▸ **Task**
Every line from the first one to the line containing "# ---- wheels" should be echoed exactly; leave out the rest.

━━━━━━

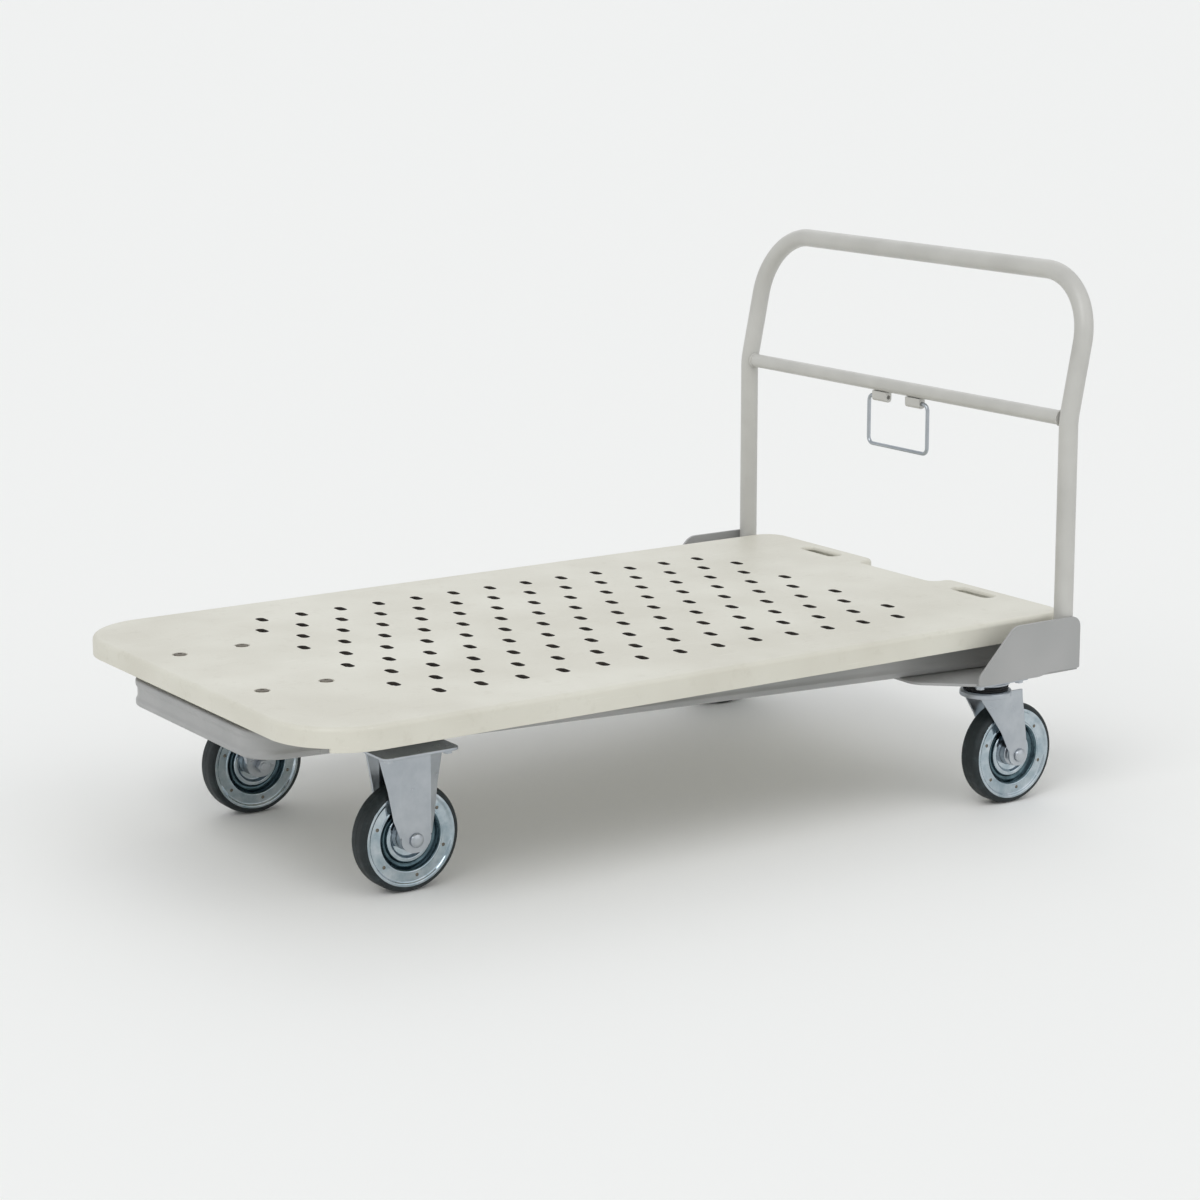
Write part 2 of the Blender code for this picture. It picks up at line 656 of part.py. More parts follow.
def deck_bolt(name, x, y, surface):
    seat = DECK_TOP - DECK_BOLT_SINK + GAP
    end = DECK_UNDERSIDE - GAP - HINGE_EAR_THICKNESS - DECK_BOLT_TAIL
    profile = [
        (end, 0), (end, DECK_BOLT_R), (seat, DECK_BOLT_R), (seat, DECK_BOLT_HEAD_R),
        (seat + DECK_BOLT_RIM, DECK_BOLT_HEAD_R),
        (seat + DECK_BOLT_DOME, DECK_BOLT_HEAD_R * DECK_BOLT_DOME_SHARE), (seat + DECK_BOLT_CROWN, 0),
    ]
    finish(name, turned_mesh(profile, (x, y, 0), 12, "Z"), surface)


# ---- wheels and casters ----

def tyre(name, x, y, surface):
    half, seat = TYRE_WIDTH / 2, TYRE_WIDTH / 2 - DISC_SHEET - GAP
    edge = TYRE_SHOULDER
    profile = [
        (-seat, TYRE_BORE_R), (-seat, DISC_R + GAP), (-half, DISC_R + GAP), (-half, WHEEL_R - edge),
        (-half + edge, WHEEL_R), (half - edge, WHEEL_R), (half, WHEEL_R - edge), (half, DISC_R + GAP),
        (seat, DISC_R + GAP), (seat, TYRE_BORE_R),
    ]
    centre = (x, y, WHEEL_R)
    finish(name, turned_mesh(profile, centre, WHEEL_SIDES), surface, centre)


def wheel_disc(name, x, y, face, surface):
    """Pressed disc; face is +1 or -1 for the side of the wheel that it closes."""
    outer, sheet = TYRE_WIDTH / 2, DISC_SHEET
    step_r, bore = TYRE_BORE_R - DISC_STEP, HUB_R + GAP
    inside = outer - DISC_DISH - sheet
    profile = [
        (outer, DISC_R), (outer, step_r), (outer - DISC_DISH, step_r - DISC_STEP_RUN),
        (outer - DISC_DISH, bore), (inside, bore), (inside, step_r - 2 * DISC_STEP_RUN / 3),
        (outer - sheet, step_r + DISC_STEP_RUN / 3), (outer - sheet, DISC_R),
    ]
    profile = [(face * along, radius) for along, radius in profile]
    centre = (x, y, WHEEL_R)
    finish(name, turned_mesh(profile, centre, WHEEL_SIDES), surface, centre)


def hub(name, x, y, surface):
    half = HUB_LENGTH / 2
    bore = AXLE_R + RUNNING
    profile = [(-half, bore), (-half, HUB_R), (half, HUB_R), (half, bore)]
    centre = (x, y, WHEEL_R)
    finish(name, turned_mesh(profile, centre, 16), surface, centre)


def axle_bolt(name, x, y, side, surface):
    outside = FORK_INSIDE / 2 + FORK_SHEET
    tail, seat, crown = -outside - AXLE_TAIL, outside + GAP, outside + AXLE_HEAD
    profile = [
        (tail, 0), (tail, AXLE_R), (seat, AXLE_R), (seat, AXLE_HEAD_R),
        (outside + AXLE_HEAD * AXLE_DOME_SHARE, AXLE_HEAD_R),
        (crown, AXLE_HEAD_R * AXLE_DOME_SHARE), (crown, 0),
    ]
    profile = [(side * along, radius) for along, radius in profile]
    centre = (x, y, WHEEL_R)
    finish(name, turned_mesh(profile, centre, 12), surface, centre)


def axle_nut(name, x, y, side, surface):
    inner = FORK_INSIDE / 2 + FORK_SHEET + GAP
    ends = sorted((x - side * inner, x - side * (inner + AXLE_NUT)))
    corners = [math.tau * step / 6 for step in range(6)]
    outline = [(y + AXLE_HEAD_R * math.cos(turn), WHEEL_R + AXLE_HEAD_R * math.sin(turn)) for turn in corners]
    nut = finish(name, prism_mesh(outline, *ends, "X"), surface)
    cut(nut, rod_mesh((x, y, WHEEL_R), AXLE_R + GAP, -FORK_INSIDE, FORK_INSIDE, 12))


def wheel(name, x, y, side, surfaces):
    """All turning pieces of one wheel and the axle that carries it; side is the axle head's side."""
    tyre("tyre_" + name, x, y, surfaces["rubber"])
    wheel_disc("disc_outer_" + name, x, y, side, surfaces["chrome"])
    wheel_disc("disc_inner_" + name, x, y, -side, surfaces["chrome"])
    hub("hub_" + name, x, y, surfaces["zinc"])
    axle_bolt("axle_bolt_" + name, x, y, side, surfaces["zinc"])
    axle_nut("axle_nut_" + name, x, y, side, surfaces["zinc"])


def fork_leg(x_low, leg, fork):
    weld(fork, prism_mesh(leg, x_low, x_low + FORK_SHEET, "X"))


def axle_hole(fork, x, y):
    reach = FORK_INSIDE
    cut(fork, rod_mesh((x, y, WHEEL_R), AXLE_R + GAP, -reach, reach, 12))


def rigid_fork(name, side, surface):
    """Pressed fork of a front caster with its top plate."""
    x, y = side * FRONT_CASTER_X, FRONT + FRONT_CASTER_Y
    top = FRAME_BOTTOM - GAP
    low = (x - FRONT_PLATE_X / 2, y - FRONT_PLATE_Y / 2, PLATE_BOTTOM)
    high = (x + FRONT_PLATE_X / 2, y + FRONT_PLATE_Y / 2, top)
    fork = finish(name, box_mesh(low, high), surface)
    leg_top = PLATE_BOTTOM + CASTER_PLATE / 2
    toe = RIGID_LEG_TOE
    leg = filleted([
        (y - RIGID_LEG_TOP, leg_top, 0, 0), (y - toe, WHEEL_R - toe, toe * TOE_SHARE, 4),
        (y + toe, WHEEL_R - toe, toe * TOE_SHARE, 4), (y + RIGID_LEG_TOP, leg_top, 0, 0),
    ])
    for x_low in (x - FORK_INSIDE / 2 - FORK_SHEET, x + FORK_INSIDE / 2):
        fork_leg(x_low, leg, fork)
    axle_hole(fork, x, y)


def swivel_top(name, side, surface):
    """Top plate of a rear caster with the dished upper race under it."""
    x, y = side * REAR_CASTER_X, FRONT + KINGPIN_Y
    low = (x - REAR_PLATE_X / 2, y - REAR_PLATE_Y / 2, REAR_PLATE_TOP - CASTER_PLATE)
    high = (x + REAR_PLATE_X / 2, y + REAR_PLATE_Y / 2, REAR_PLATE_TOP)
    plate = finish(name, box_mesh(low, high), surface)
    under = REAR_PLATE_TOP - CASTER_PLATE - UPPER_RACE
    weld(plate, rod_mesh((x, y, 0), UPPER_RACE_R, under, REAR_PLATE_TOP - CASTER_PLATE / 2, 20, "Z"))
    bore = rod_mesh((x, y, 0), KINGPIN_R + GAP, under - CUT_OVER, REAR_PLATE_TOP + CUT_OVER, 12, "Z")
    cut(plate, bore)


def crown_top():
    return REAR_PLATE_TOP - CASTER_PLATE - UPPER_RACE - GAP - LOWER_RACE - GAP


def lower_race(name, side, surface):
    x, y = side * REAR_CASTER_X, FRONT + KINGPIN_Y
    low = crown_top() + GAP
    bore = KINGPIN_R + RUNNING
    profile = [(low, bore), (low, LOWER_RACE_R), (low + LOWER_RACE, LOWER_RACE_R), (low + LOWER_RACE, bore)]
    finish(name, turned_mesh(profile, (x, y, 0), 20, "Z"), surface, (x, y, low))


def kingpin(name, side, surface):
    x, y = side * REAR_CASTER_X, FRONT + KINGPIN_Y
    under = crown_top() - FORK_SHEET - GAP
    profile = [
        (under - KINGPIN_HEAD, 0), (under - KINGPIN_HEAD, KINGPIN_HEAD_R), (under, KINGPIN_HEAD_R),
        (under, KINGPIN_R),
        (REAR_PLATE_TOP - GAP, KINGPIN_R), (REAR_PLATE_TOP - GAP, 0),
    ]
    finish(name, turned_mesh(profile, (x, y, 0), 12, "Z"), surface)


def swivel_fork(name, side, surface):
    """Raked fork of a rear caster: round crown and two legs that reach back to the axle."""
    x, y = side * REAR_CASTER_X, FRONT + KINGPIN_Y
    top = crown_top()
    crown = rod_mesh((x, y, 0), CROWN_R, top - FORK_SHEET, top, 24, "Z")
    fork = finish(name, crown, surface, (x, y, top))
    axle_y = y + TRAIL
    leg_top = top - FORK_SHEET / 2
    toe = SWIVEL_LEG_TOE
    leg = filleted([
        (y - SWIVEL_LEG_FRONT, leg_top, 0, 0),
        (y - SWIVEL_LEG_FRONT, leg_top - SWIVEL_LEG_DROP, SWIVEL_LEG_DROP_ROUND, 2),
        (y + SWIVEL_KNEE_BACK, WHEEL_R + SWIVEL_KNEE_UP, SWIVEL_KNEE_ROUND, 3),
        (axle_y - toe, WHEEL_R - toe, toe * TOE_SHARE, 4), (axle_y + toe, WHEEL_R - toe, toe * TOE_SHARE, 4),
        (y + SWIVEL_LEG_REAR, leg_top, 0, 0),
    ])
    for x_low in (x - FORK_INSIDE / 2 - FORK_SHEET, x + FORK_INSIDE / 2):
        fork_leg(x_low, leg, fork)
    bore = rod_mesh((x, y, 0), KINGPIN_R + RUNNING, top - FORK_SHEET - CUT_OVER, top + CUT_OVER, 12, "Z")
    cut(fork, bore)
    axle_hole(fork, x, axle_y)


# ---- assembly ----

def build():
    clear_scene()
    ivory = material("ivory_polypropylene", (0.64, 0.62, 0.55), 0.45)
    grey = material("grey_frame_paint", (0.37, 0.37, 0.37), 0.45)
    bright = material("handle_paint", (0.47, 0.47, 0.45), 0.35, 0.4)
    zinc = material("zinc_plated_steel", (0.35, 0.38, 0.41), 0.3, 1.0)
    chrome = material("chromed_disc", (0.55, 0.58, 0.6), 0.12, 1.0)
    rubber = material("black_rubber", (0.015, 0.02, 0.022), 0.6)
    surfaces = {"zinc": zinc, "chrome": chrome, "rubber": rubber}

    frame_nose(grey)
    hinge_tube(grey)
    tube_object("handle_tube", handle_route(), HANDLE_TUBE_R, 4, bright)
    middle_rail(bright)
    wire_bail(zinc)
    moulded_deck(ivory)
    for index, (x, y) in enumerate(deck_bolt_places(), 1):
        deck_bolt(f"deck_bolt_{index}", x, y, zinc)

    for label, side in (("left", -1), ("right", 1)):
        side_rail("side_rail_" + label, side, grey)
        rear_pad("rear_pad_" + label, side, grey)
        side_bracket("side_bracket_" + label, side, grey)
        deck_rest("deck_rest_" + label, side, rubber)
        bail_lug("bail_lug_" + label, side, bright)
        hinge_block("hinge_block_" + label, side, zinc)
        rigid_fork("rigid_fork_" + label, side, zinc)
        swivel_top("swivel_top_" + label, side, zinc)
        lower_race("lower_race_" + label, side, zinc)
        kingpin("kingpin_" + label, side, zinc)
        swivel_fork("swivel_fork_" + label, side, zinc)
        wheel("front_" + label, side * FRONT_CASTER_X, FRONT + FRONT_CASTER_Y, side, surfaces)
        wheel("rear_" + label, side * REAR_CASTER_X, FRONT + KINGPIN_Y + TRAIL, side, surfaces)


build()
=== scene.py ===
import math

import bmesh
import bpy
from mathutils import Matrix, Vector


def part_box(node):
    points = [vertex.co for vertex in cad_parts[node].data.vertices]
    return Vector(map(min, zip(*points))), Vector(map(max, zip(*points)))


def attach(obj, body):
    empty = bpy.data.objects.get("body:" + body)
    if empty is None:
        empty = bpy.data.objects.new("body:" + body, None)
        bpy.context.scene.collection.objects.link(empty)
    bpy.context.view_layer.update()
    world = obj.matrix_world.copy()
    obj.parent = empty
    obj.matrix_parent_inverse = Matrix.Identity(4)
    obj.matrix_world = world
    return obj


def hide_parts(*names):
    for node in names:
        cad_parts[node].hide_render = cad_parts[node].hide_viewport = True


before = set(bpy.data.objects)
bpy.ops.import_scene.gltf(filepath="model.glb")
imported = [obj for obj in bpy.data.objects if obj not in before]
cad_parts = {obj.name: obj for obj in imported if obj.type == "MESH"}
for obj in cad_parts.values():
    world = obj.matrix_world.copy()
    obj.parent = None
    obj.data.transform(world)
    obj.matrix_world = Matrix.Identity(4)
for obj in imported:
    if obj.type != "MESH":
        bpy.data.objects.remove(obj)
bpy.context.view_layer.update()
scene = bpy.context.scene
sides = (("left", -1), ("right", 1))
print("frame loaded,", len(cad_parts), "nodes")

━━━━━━

▸ **Problem solution**
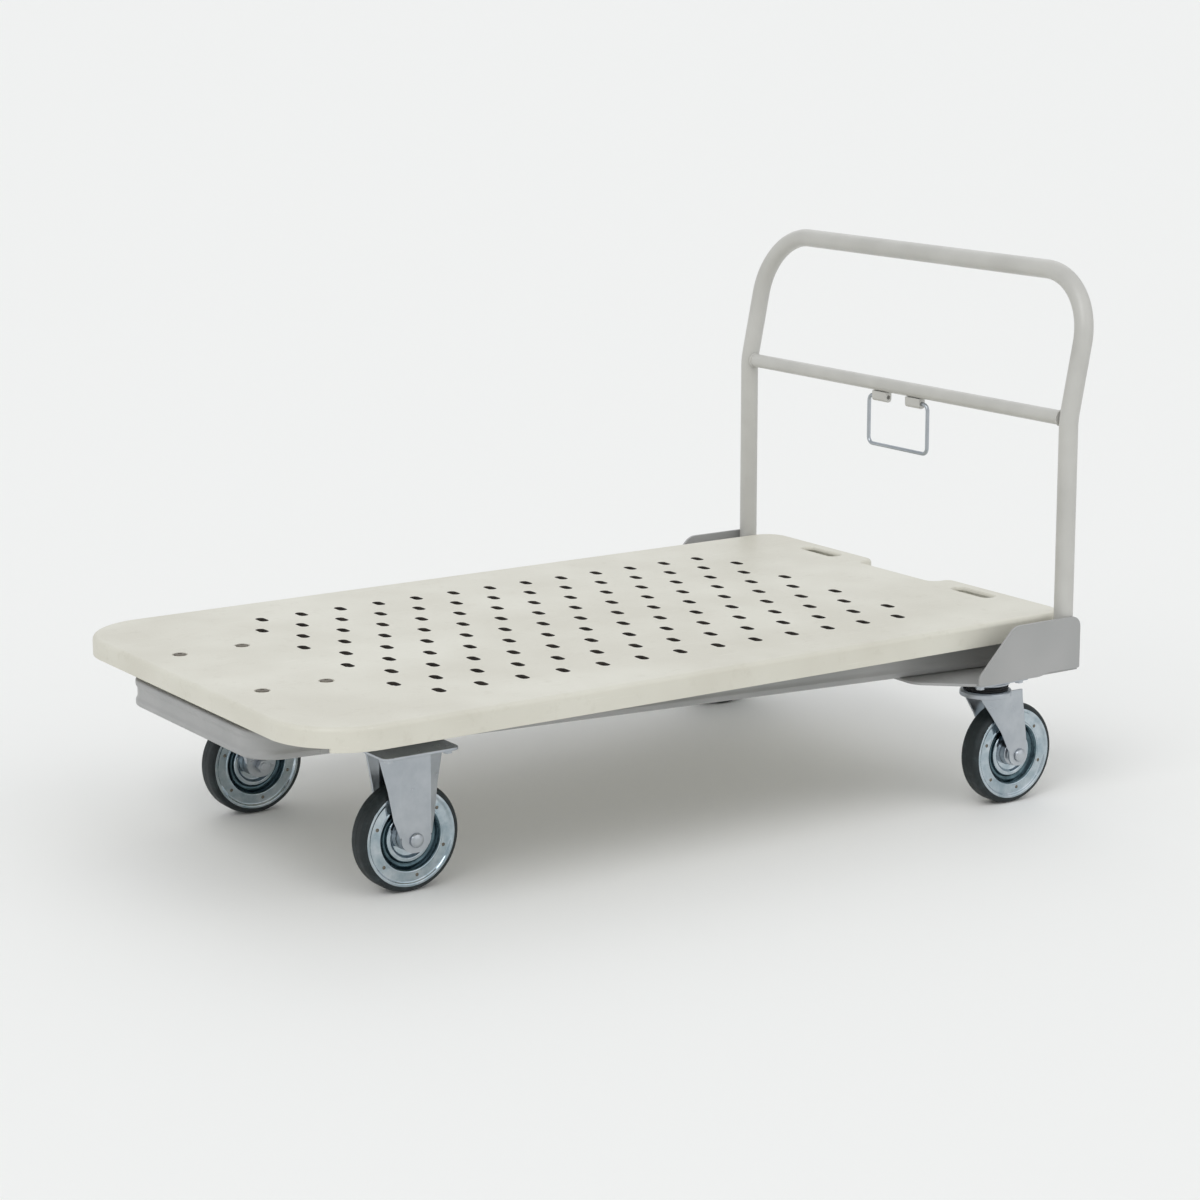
Write part 2 of the Blender code for this picture. It picks up at line 656 of part.py. More parts follow.
def deck_bolt(name, x, y, surface):
    seat = DECK_TOP - DECK_BOLT_SINK + GAP
    end = DECK_UNDERSIDE - GAP - HINGE_EAR_THICKNESS - DECK_BOLT_TAIL
    profile = [
        (end, 0), (end, DECK_BOLT_R), (seat, DECK_BOLT_R), (seat, DECK_BOLT_HEAD_R),
        (seat + DECK_BOLT_RIM, DECK_BOLT_HEAD_R),
        (seat + DECK_BOLT_DOME, DECK_BOLT_HEAD_R * DECK_BOLT_DOME_SHARE), (seat + DECK_BOLT_CROWN, 0),
    ]
    finish(name, turned_mesh(profile, (x, y, 0), 12, "Z"), surface)


# ---- wheels and casters ----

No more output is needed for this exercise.